TASK OBJECTIVE: State how many lines of the entries hold the string "parts", and output nothing but that count.
****************
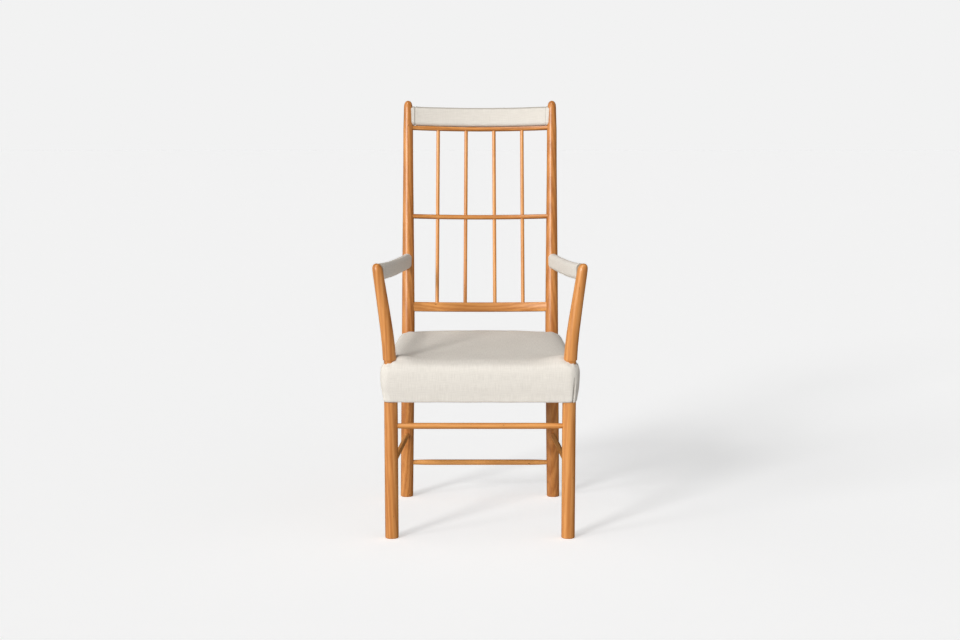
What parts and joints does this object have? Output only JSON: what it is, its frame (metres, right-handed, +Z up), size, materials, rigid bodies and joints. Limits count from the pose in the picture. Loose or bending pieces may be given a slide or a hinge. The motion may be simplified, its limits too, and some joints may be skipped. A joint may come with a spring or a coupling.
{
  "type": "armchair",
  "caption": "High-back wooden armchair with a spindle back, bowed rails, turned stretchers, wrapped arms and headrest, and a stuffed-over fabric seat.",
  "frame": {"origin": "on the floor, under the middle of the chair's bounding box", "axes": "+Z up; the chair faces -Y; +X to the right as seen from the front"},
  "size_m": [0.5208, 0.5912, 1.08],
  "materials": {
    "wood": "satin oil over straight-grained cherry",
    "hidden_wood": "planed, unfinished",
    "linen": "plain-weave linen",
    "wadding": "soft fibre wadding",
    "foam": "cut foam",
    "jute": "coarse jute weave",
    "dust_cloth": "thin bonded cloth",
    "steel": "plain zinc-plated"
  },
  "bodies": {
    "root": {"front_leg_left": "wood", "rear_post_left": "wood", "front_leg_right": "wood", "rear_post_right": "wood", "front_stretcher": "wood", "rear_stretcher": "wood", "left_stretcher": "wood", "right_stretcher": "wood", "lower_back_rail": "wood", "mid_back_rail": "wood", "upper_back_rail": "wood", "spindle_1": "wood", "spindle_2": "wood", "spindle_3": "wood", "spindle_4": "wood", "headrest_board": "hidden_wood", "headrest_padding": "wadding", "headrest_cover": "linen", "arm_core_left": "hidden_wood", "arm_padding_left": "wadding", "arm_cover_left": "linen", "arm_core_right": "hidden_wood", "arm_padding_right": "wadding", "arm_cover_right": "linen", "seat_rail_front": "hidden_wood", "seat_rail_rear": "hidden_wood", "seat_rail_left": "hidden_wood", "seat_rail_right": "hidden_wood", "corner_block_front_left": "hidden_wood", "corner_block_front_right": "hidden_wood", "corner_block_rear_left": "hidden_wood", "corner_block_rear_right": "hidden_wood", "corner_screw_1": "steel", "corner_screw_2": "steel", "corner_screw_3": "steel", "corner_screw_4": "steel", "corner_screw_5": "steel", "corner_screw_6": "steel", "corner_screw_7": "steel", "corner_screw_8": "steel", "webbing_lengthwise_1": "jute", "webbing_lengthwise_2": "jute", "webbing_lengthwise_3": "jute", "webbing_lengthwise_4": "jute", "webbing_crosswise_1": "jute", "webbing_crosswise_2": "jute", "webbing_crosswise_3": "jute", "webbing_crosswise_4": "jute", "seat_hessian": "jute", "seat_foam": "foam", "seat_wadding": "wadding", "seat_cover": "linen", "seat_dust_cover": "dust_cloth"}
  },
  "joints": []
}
****************
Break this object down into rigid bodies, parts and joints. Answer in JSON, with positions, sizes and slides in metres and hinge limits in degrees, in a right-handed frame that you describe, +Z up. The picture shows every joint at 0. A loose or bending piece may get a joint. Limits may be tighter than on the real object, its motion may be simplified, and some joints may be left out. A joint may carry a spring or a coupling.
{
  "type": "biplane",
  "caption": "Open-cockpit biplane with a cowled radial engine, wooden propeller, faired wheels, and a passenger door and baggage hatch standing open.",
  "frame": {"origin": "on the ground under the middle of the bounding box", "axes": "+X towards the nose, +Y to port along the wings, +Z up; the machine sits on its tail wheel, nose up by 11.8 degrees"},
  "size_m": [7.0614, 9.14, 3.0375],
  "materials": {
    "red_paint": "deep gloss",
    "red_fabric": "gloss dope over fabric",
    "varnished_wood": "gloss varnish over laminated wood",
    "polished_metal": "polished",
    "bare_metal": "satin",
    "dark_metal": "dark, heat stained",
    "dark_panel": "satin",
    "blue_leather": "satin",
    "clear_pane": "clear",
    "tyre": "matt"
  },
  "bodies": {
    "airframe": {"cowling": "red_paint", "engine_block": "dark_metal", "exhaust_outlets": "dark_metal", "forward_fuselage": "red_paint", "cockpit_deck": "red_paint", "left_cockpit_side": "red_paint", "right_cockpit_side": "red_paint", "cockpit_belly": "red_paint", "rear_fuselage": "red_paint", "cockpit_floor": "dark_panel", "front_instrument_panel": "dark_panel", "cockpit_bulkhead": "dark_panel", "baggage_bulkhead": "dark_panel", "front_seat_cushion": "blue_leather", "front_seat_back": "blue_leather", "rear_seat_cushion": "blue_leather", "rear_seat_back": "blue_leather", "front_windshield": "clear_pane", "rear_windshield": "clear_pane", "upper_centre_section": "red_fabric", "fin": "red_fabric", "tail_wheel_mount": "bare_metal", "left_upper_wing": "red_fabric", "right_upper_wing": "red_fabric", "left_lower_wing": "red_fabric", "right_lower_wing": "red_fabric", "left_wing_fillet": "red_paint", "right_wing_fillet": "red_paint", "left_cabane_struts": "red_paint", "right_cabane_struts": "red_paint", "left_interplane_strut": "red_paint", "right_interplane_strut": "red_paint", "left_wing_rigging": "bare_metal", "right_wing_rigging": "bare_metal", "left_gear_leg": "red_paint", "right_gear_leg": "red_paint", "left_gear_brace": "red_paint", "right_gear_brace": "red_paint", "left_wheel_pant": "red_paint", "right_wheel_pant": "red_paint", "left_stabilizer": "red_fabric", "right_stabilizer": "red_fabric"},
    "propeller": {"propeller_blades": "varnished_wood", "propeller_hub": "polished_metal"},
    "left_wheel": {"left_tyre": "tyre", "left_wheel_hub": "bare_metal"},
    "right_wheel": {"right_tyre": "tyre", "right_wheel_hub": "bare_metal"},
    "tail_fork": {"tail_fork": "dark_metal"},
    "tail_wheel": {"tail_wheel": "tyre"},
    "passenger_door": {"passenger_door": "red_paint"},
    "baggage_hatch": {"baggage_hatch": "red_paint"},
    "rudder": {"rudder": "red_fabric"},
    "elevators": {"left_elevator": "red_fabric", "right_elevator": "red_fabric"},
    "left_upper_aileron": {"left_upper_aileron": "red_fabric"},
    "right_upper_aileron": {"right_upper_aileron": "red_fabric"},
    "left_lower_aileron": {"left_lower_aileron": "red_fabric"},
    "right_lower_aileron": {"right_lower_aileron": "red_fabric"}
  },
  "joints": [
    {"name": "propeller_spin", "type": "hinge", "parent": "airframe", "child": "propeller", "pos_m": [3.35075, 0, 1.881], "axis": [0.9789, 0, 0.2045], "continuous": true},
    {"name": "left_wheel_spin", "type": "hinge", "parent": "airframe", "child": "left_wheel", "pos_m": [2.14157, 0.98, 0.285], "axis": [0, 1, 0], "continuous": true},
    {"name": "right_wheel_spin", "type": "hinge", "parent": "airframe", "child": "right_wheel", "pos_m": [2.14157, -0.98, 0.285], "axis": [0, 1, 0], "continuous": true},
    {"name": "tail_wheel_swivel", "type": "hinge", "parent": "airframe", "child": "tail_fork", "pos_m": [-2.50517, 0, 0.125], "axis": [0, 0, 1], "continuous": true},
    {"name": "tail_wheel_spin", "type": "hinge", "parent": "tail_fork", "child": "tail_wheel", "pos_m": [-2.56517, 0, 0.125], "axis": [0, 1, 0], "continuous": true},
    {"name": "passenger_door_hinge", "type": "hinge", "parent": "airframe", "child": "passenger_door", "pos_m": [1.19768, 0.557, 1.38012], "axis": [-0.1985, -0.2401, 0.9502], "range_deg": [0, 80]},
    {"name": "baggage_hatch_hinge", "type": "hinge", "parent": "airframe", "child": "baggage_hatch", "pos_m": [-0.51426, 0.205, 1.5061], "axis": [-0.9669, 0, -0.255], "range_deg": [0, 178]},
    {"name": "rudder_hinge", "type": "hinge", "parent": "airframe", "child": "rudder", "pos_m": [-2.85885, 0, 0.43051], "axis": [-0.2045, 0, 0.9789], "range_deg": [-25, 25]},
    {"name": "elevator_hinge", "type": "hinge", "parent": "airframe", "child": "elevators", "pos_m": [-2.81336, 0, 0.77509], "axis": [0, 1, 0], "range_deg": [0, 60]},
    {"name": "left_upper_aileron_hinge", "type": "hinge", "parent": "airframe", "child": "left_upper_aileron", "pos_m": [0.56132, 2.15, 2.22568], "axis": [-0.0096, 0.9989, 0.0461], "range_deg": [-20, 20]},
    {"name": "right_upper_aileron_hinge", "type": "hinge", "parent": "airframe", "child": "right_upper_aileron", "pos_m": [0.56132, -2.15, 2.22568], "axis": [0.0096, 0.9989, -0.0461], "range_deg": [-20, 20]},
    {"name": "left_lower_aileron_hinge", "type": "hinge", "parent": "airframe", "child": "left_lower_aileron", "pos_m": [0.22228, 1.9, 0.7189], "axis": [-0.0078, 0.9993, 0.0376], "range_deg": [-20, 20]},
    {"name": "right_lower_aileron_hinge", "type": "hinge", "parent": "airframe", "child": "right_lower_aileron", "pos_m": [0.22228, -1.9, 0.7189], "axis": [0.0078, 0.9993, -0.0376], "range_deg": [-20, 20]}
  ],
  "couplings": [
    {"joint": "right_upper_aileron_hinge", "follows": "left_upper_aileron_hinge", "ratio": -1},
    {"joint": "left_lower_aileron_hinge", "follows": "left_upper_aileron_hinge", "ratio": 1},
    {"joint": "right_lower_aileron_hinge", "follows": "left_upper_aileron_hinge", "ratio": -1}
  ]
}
****************
TASK RESULT: 2